**REQUIREMENTS**:
Every record must be written out once more, with nothing added or omitted.
## START TASK INPUT
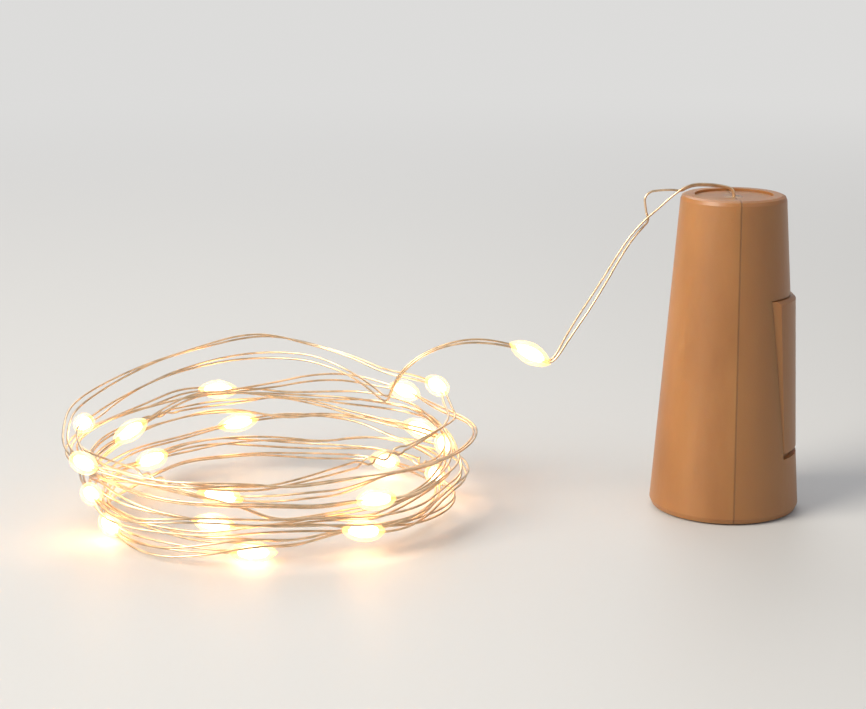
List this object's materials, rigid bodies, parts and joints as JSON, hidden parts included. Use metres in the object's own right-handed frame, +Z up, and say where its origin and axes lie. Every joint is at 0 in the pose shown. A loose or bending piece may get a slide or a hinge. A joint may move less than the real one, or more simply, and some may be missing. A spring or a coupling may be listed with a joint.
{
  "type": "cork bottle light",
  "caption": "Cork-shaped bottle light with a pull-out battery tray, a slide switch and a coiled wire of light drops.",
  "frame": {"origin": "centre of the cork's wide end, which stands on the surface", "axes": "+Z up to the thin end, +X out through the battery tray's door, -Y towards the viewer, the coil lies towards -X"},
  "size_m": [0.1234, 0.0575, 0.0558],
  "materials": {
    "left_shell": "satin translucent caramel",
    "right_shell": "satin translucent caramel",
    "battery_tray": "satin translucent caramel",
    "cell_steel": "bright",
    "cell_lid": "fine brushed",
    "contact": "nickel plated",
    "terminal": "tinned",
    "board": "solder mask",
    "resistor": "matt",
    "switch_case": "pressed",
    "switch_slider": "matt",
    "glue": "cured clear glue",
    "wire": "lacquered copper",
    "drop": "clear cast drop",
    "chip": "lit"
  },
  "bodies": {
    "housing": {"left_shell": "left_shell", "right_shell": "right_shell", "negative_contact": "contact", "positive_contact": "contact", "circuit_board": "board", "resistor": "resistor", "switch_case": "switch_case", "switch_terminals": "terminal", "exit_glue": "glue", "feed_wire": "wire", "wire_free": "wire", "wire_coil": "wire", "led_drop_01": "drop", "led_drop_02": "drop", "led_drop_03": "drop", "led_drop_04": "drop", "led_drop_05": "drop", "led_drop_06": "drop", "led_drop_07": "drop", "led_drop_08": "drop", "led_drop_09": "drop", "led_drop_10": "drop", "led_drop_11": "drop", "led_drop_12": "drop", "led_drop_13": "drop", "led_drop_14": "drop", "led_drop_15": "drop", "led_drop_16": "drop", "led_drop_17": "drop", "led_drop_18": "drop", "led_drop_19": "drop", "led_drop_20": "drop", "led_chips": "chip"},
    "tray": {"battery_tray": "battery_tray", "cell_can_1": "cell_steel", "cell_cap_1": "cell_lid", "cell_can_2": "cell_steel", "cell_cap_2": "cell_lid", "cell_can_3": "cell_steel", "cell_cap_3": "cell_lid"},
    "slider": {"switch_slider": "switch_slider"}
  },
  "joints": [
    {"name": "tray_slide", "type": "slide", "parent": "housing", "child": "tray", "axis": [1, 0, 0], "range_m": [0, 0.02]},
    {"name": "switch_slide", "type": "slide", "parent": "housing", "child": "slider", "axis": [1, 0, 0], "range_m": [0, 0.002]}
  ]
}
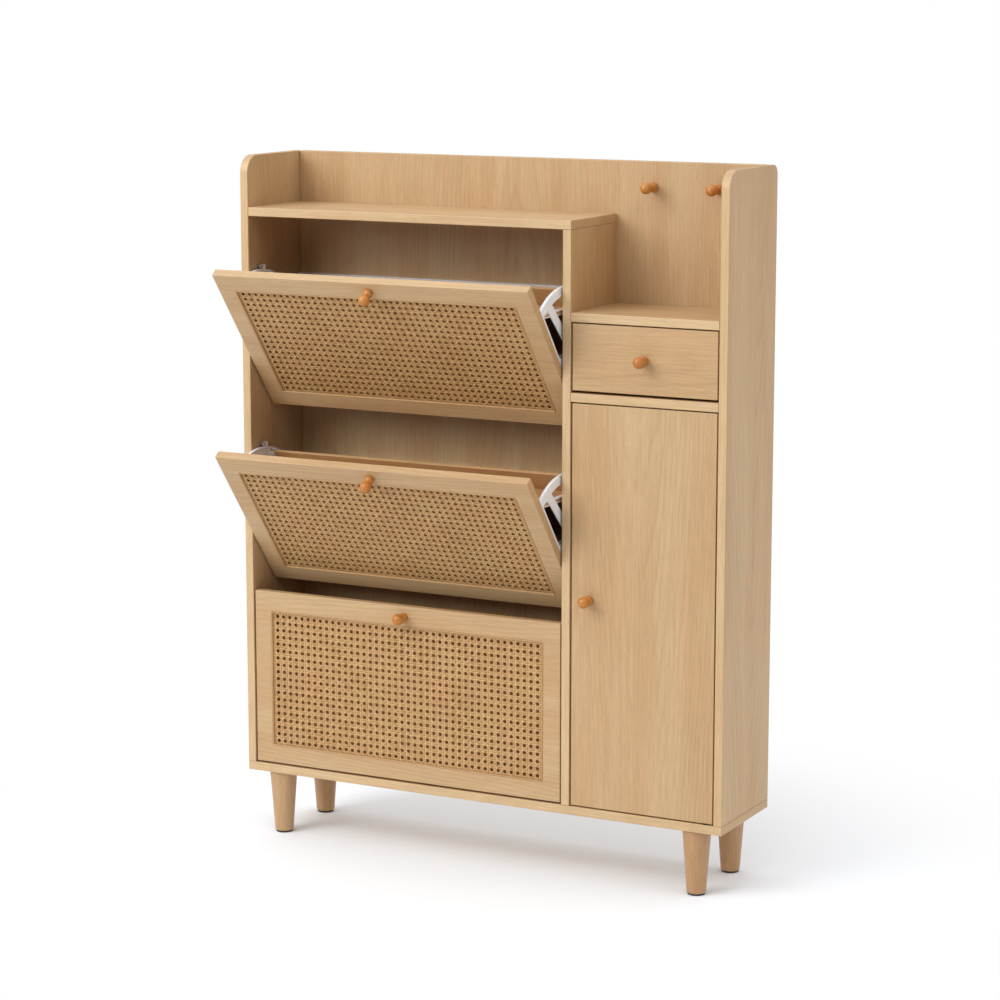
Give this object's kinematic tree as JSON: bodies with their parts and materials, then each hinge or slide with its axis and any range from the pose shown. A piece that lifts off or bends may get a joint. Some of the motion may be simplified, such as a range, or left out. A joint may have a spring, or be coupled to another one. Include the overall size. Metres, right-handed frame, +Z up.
## END TASK INPUT
**THE RESPONSE**:
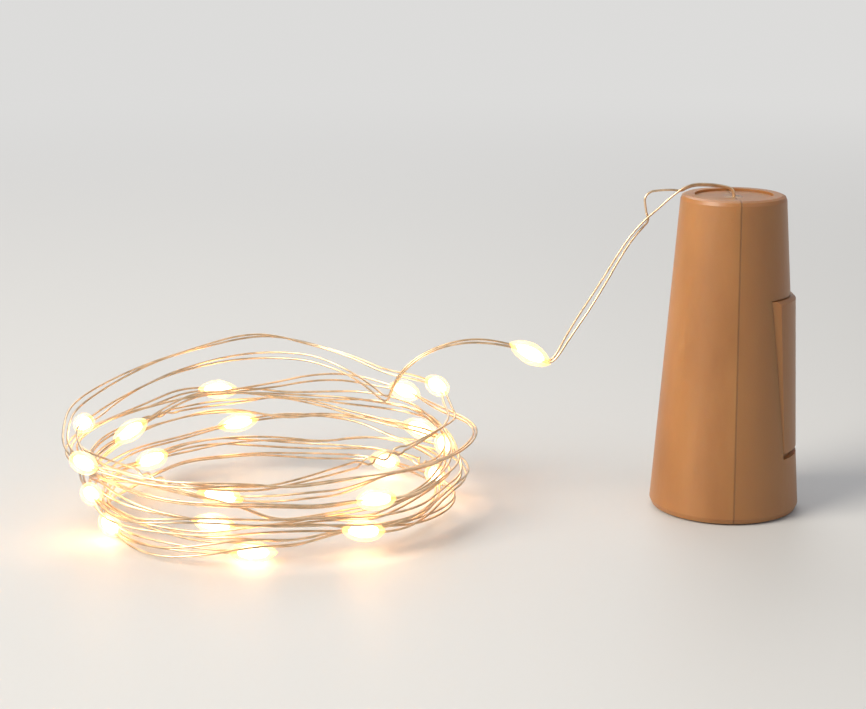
List this object's materials, rigid bodies, parts and joints as JSON, hidden parts included. Use metres in the object's own right-handed frame, +Z up, and say where its origin and axes lie. Every joint is at 0 in the pose shown. A loose or bending piece may get a slide or a hinge. A joint may move less than the real one, or more simply, and some may be missing. A spring or a coupling may be listed with a joint.
{
  "type": "cork bottle light",
  "caption": "Cork-shaped bottle light with a pull-out battery tray, a slide switch and a coiled wire of light drops.",
  "frame": {"origin": "centre of the cork's wide end, which stands on the surface", "axes": "+Z up to the thin end, +X out through the battery tray's door, -Y towards the viewer, the coil lies towards -X"},
  "size_m": [0.1234, 0.0575, 0.0558],
  "materials": {
    "left_shell": "satin translucent caramel",
    "right_shell": "satin translucent caramel",
    "battery_tray": "satin translucent caramel",
    "cell_steel": "bright",
    "cell_lid": "fine brushed",
    "contact": "nickel plated",
    "terminal": "tinned",
    "board": "solder mask",
    "resistor": "matt",
    "switch_case": "pressed",
    "switch_slider": "matt",
    "glue": "cured clear glue",
    "wire": "lacquered copper",
    "drop": "clear cast drop",
    "chip": "lit"
  },
  "bodies": {
    "housing": {"left_shell": "left_shell", "right_shell": "right_shell", "negative_contact": "contact", "positive_contact": "contact", "circuit_board": "board", "resistor": "resistor", "switch_case": "switch_case", "switch_terminals": "terminal", "exit_glue": "glue", "feed_wire": "wire", "wire_free": "wire", "wire_coil": "wire", "led_drop_01": "drop", "led_drop_02": "drop", "led_drop_03": "drop", "led_drop_04": "drop", "led_drop_05": "drop", "led_drop_06": "drop", "led_drop_07": "drop", "led_drop_08": "drop", "led_drop_09": "drop", "led_drop_10": "drop", "led_drop_11": "drop", "led_drop_12": "drop", "led_drop_13": "drop", "led_drop_14": "drop", "led_drop_15": "drop", "led_drop_16": "drop", "led_drop_17": "drop", "led_drop_18": "drop", "led_drop_19": "drop", "led_drop_20": "drop", "led_chips": "chip"},
    "tray": {"battery_tray": "battery_tray", "cell_can_1": "cell_steel", "cell_cap_1": "cell_lid", "cell_can_2": "cell_steel", "cell_cap_2": "cell_lid", "cell_can_3": "cell_steel", "cell_cap_3": "cell_lid"},
    "slider": {"switch_slider": "switch_slider"}
  },
  "joints": [
    {"name": "tray_slide", "type": "slide", "parent": "housing", "child": "tray", "axis": [1, 0, 0], "range_m": [0, 0.02]},
    {"name": "switch_slide", "type": "slide", "parent": "housing", "child": "slider", "axis": [1, 0, 0], "range_m": [0, 0.002]}
  ]
}
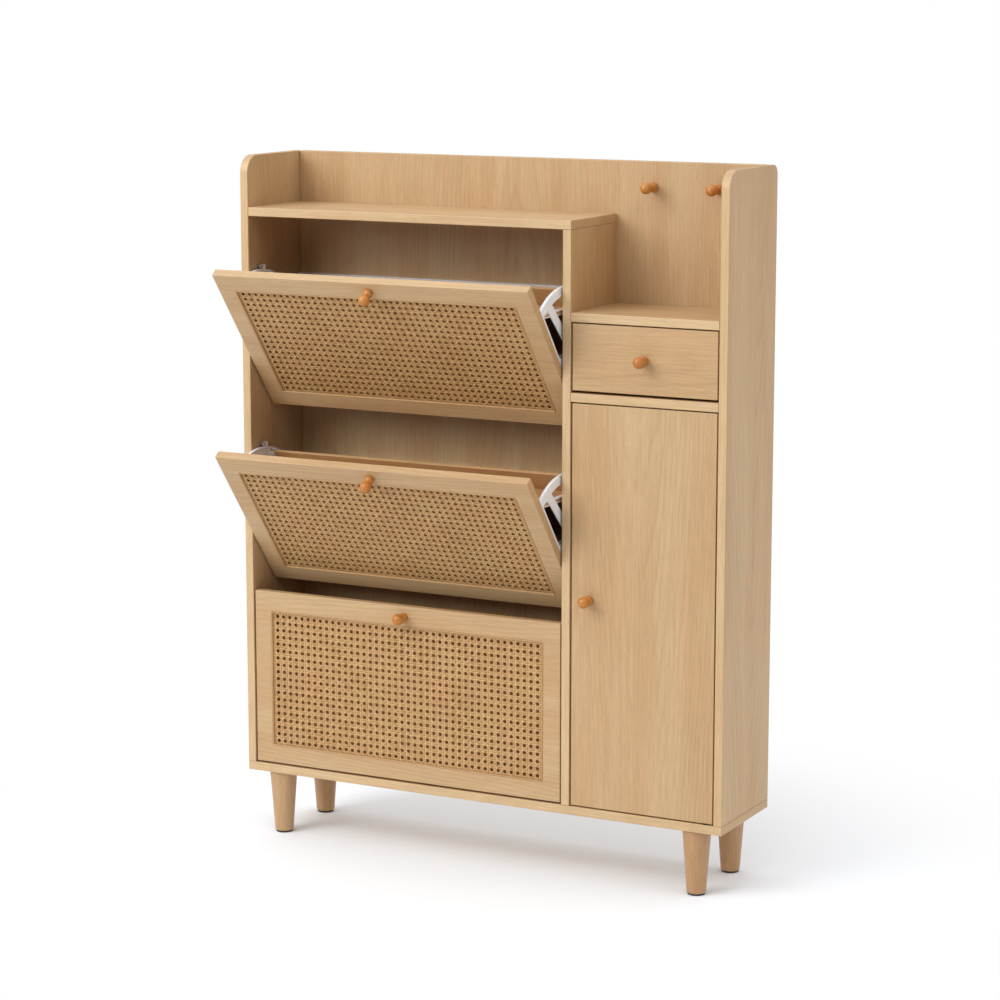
Give this object's kinematic tree as JSON: bodies with their parts and materials, then each hinge or slide with its axis and any range from the pose shown. A piece that lifts off or bends may get a joint. Some of the motion may be simplified, such as a range, or left out. A joint may have a spring, or be coupled to another one. Include the overall size. Metres, right-handed frame, +Z up.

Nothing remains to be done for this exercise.